O Globo
O que a gente pensa e deseja passa a ser a
chave do juízo que faremos, na política e nas atividades sociais, de nós mesmos
e dos outros
Está certo. Os caminhoneiros devem estar
precisando mais do que os produtores de cultura. O Banco do Brasil reservou 8
bilhões de reais para suas necessidades, enquanto o presidente vetava o
projeto, já aprovado no Congresso, que destinava metade desse valor aos
produtores de cultura através da Lei Paulo Gustavo. Fausto Ribeiro, presidente
do BB, anunciou que o banco e o governo estão “de braços abertos para todos os
caminhoneiros”.
Numa democracia de verdade, um líder é
sempre escolhido pela população para comandar a nação, atendendo às
necessidades de todos os seus filhos, sem discriminação. Uma vez eleito, ele
deve se tornar de todos, sem partido ou grupo social. Esse cara, num regime como
o nosso, é o presidente da República. Ou seja, o capitão Bolsonaro.
Mas o capitão não gosta da gente, não quer
saber de escritores, músicos, poetas, artistas de nenhuma especialidade, tem
horror fóbico a quem mexe com essas coisas. Ele talvez tenha até uma certa
razão – artistas estão sempre levantando problemas da nação e do povo da nação,
como se coubesse a eles vigiar o que anda acontecendo de errado, anunciar o que
precisa ser mudado, lutar por essas causas. Já o caminhoneiro pode ser
corajoso, discordar e lutar contra o que não acha correto, mas na maioria dos
casos está na cabine de seu caminhão, cantarolando com o rádio um trecho
qualquer de Marília Mendonça.
Vi, essa semana, o magnífico documentário de Belisário Franca sobre Fernando Henrique Cardoso, sua eleição à presidência e os primeiros anos de governo. No documentário, “O presidente improvável”, FHC diz algo fundamental, um conceito que é a cara dele: “Não é verdade que a política seja a arte do possível; ela é, sim, a arte de tornar possível o que a gente pensa”. FHC estava certo. O que a gente pensa e deseja passa a ser portanto a chave do juízo que faremos, na política e nas atividades sociais, de nós mesmos e dos outros. Mesmo que nosso julgamento não seja tão objetivo.
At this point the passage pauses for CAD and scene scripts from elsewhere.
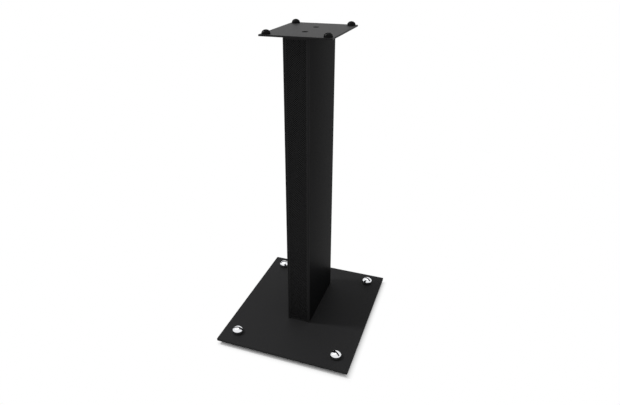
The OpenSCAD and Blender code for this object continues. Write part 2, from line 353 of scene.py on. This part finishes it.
def grain_group():
    """Shader group for a fine powder coat. Three sizes of noise in the piece's own coordinates
    give its sandy skin, its slow unevenness and the places where it is a little glossier."""
    group = bpy.data.node_groups.new("powder_grain", "ShaderNodeTree")
    face = group.interface
    face.new_socket("Colour", in_out="INPUT", socket_type="NodeSocketColor")
    face.new_socket("Roughness", in_out="INPUT", socket_type="NodeSocketFloat")
    face.new_socket("Skin scale", in_out="INPUT", socket_type="NodeSocketFloat")
    face.new_socket("Unevenness", in_out="INPUT", socket_type="NodeSocketFloat")
    face.new_socket("Colour", in_out="OUTPUT", socket_type="NodeSocketColor")
    face.new_socket("Roughness", in_out="OUTPUT", socket_type="NodeSocketFloat")
    face.new_socket("Height", in_out="OUTPUT", socket_type="NodeSocketFloat")
    gn, gl = group.nodes, group.links
    given = gn.new("NodeGroupInput")
    result = gn.new("NodeGroupOutput")
    where = gn.new("ShaderNodeTexCoord")

    def noise(scale, detail):
        """A noise over Object coordinates; scale is a number or a socket."""
        made = gn.new("ShaderNodeTexNoise")
        made.inputs["Detail"].default_value = detail
        gl.new(where.outputs["Object"], made.inputs["Vector"])
        if isinstance(scale, float):
            made.inputs["Scale"].default_value = scale
        else:
            gl.new(scale, made.inputs["Scale"])
        return made.outputs["Fac"]

    def math_node(operation, first, second):
        made = gn.new("ShaderNodeMath")
        made.operation = operation
        for socket, value in zip(made.inputs, (first, second)):
            if isinstance(value, (int, float)):
                socket.default_value = value
            else:
                gl.new(value, socket)
        return made.outputs[0]

    skin = noise(given.outputs["Skin scale"], 3.0)
    peel = noise(240.0, 2.0)
    cloud = noise(9.0, 3.0)
    uneven = math_node("MULTIPLY", math_node("SUBTRACT", cloud, 0.5), given.outputs["Unevenness"])
    gl.new(math_node("ADD", given.outputs["Roughness"], uneven), result.inputs["Roughness"])
    speck = math_node("MULTIPLY", math_node("SUBTRACT", skin, 0.5), 1.1)
    shade = math_node("ADD", math_node("ADD", 1.0, speck), math_node("MULTIPLY", uneven, 2.0))
    tint = gn.new("ShaderNodeVectorMath")
    tint.operation = "SCALE"
    gl.new(given.outputs["Colour"], tint.inputs[0])
    gl.new(shade, tint.inputs["Scale"])
    gl.new(tint.outputs[0], result.inputs["Colour"])
    height = math_node("ADD", skin, math_node("MULTIPLY", peel, 0.6))
    gl.new(height, result.inputs["Height"])
    return group


powder_grain = grain_group()


def coated(name, colour, roughness, specular, skin_scale=2600.0, skin_depth=0.00003, uneven=0.05):
    """Powder-coated steel: a dark, broken-up gloss over a sandy skin."""
    made, n, l, output = new_material(name)
    skin = n.new("ShaderNodeGroup")
    skin.node_tree = powder_grain
    skin.inputs["Colour"].default_value = (*colour, 1.0)
    skin.inputs["Roughness"].default_value = roughness
    skin.inputs["Skin scale"].default_value = skin_scale
    skin.inputs["Unevenness"].default_value = uneven
    shader = n.new("ShaderNodeBsdfPrincipled")
    shader.inputs["Specular IOR Level"].default_value = specular
    bump = n.new("ShaderNodeBump")
    bump.inputs["Strength"].default_value = 1.0
    bump.inputs["Distance"].default_value = skin_depth
    l.new(skin.outputs["Colour"], shader.inputs["Base Color"])
    l.new(skin.outputs["Roughness"], shader.inputs["Roughness"])
    l.new(skin.outputs["Height"], bump.inputs["Height"])
    l.new(bump.outputs["Normal"], shader.inputs["Normal"])
    l.new(shader.outputs[0], output.inputs["Surface"])
    return made


base_coat = coated("base_powder_coat", (0.0250, 0.0250, 0.0257), 0.60, 0.05)
base.data.materials.append(base_coat)
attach(base, "frame")
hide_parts("base_plate")

# Threaded bushes
# Four zinc-plated steel bushes, pressed into the base plate from beneath until their flanges
# seat on it. Their turned faces carry fine rings from the lathe.


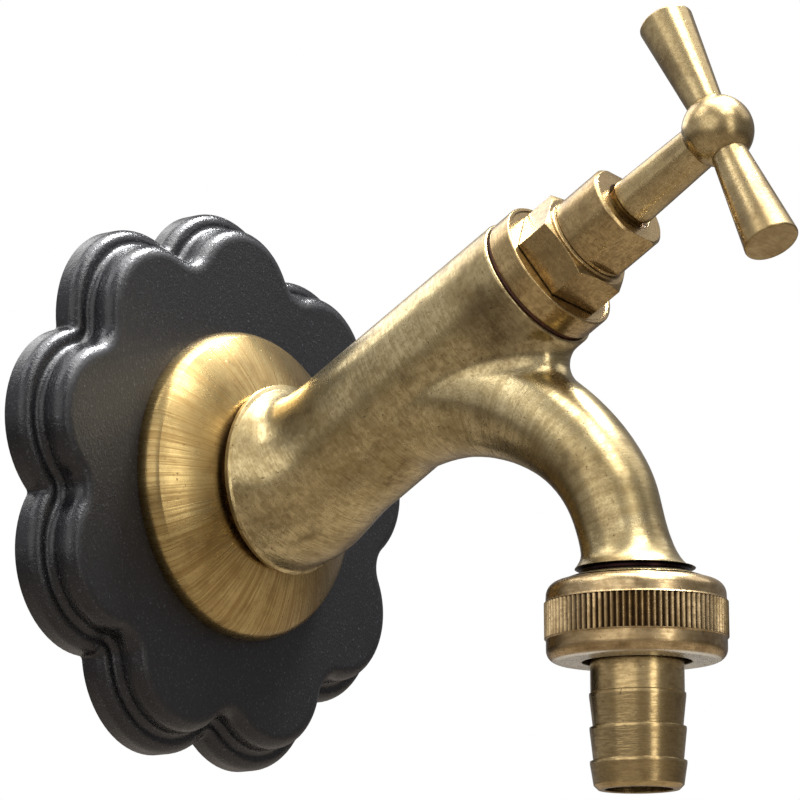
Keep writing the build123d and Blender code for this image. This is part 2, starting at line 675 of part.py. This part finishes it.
def grub_frame():
    """A frame on the hub's axis with Z along the grub screw, square to the arms."""
    angle = radians(BAR_TURN)
    return Plane(origin=(0, 0, GRUB_S), x_dir=(0, 0, 1), z_dir=(sin(angle), -cos(angle), 0))


def make_handle_hub():
    """The ball with its tapered neck, bored square for the spindle and crosswise for the two arms."""
    joint_s = BALL_S - (BALL_R ** 2 - HUB_NECK_TOP_R ** 2) ** 0.5
    foot = (HUB_NECK_R, HUB_S)
    neck = turned((0, HUB_S), foot, (HUB_NECK_TOP_R, joint_s), (0, joint_s), rounded=[(foot, EDGE_BREAK)])
    hub = neck + Pos(0, 0, BALL_S) * Sphere(BALL_R)
    socket_s = HUB_S - OVERSHOOT
    socket = Pos(0, 0, socket_s) * Rot(0, 0, BAR_TURN) * Rectangle(SQUARE, SQUARE)
    hub -= extrude(socket, SQUARE_END_S + SOCKET_ROOM - socket_s)
    for turn in (BAR_TURN, BAR_TURN + 180):
        hub -= bar_frame(turn) * Pos(0, 0, PEG_S + BALL_R / 2) * Cylinder(PEG_R, BALL_R)
    hub -= grub_frame() * Pos(0, 0, SQUARE / 2 + GRUB_T) * Cylinder(GRUB_R, 2 * GRUB_T)
    return BARREL * hub


def make_handle_bar(turn):
    """One arm: a peg in the ball, a seat hollowed to fit the ball, and a taper that swells outwards."""
    root = BALL_R - 2 * BAR_SEAT
    end = (BAR_END_R, BAR_REACH)
    bar = turned((0, root), (BAR_ROOT_R, root), end, (0, BAR_REACH), rounded=[(end, BAR_END_ROUND)])
    bar -= Sphere(BALL_R)
    peg_end = BALL_R + BAR_SEAT
    peg = Pos(0, 0, (PEG_S + peg_end) / 2) * Cylinder(PEG_R, peg_end - PEG_S)
    return BARREL * (bar_frame(turn) * (bar + peg))


def make_handle_grub_screw():
    """The socketed grub screw that holds the hub on the spindle's square."""
    low = SQUARE / 2
    high = low + GRUB_T
    foot = (GRUB_R, low)
    screw = turned((0, low), foot, (GRUB_R, high), (0, high), rounded=[(foot, EDGE_BREAK)])
    screw -= hexagon(GRUB_SOCKET, 0, (low + high) / 2, high + OVERSHOOT)
    return BARREL * (grub_frame() * screw)


# ---------------------------------------------------------------- union and hose tail
def make_union_washer():
    """The flat rubber washer between the outlet's face and the hose tail."""
    low = OUTLET_END_Z - UNION_WASHER_T
    return OUTLET * turned((OUTLET_BORE_R, low), (TAIL_FLANGE_R, low), (TAIL_FLANGE_R, OUTLET_END_Z),
                           (OUTLET_BORE_R, OUTLET_END_Z))


def make_hose_tail():
    """The hose tail: flange under the washer, neck through the nut, and three barbs."""
    top = OUTLET_END_Z - UNION_WASHER_T
    neck_z = top - TAIL_FLANGE_T
    profile = [(TAIL_BORE_R, top), (TAIL_FLANGE_R, top), (TAIL_FLANGE_R, neck_z), (TAIL_NECK_R, neck_z)]
    profile.append((TAIL_NECK_R, TAIL_BARB_TOPS[0]))
    barb_ends = TAIL_BARB_TOPS[1:] + (TAIL_END_Z + TAIL_TIP_CHAMFER,)
    for barb_top, barb_end in zip(TAIL_BARB_TOPS, barb_ends):
        crest_z = barb_top - TAIL_BARB_STEP
        profile += [(TAIL_BARB_R, crest_z), (TAIL_BARB_R, crest_z - TAIL_BARB_LAND)]
        profile.append((TAIL_BARB_ROOT_R, barb_end))
    profile += [(TAIL_BARB_ROOT_R - TAIL_TIP_CHAMFER, TAIL_END_Z), (TAIL_BORE_R, TAIL_END_Z)]
    return OUTLET * turned(*profile)


def make_union_nut():
    """The knurled union nut: threaded inside, with a lip that lifts the hose tail's flange."""
    lip_z = OUTLET_END_Z - UNION_WASHER_T - TAIL_FLANGE_T
    shoulder = (NUT_TOP_R, NUT_TOP_Z)
    foot = (NUT_BAND_R, NUT_BOTTOM_Z)
    profile = [(NUT_ROOT_R, NUT_TOP_Z), shoulder, (NUT_BAND_R, KNURL_TOP_Z + NUT_BAND_T)]
    profile += [(NUT_R, KNURL_TOP_Z), (NUT_R, KNURL_BOTTOM_Z)]
    profile += [(NUT_BAND_R, KNURL_BOTTOM_Z - NUT_BAND_T), foot, (NUT_HOLE_R, NUT_BOTTOM_Z)]
    profile += [(NUT_HOLE_R, lip_z), (NUT_ROOT_R, lip_z)]
    thread_start = NUT_TOP_Z - EDGE_BREAK
    inside = ridges(thread_start, OUTLET_END_Z - OVERSHOOT, NUT_THREAD_R, NUT_ROOT_R, PIPE_PITCH)
    profile += reversed(inside)
    nut = turned(*profile, rounded=[(shoulder, NUT_TOP_ROUND), (foot, NUT_FOOT_ROUND)])
    return OUTLET * (nut - make_knurl_cutter())


def make_knurl_cutter():
    """A ring whose inside is the row of sharp teeth cut in the union nut's rim."""
    points = []
    for k in range(KNURL_TEETH):
        crest = 2 * pi * k / KNURL_TEETH
        valley = crest + pi / KNURL_TEETH
        points.append((NUT_R * cos(crest), NUT_R * sin(crest)))
        points.append(((NUT_R - KNURL_DEPTH) * cos(valley), (NUT_R - KNURL_DEPTH) * sin(valley)))
    teeth = make_face(Polyline(*points, close=True))
    ring = Circle(NUT_R + OVERSHOOT) - teeth
    return extrude(Pos(0, 0, KNURL_BOTTOM_Z) * ring, KNURL_TOP_Z - KNURL_BOTTOM_Z)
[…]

Como o meu. Não consigo saber exatamente o
que acontece com a humanidade neste momento, mas desde a pandemia me ocorre a
ideia e tenho a sensação de que vivemos uma decadência moral e política, causa
ou consequência da peste recente. De algum modo, devo ter razão.
Desde a Guerra do Peloponeso, a humanidade
se enfrenta, quase sempre, entre dois polos radicais, o elogio da vida e o da
morte. O que é dionisíaco contra o que é apolíneo. Mas é preciso descobrir onde
está um e outro, cada vez que se opõem em luta polarizada. Muitas vezes nos
enganamos e acabamos cerrando fileiras no equívoco ou mesmo torcendo pelo
inimigo. Nos primeiros dias da guerra na Ucrânia tivemos esse problema, sem
saber direito de que lado devíamos estar, embora a simpatia pelos ucranianos,
com mais imaginação, mais fracos e mais pobres, fosse crescendo e se espalhando
pelo mundo todo.
Não temos que escolher entre os
caminhoneiros e os produtores de cultura. No fundo, é isso o que o governo
deseja, dividindo a população do país entre trabalhadores e criadores, como se
uns estivessem contra os outros, como se uns estivessem explorando os outros.
E, o que é talvez mais grave, como se uns atrapalhassem a vida dos outros. Como
se a polarização fosse sinal de que não podem conviver numa mesma sociedade.
Durante a Guerra Civil espanhola, os
intelectuais e militares que defendiam o invasor comandado por Francisco
Franco, responsável pelo golpe de estado de minorias que tomaram o poder e
acabaram com os majoritários defensores da República eleitos pela população,
esses líderes golpistas inventaram a célebre saudação: “Viva la muerte!”. Eles
foram responsáveis pela Espanha de Franco, o regime fascista mais duradouro na
história da Europa do século passado.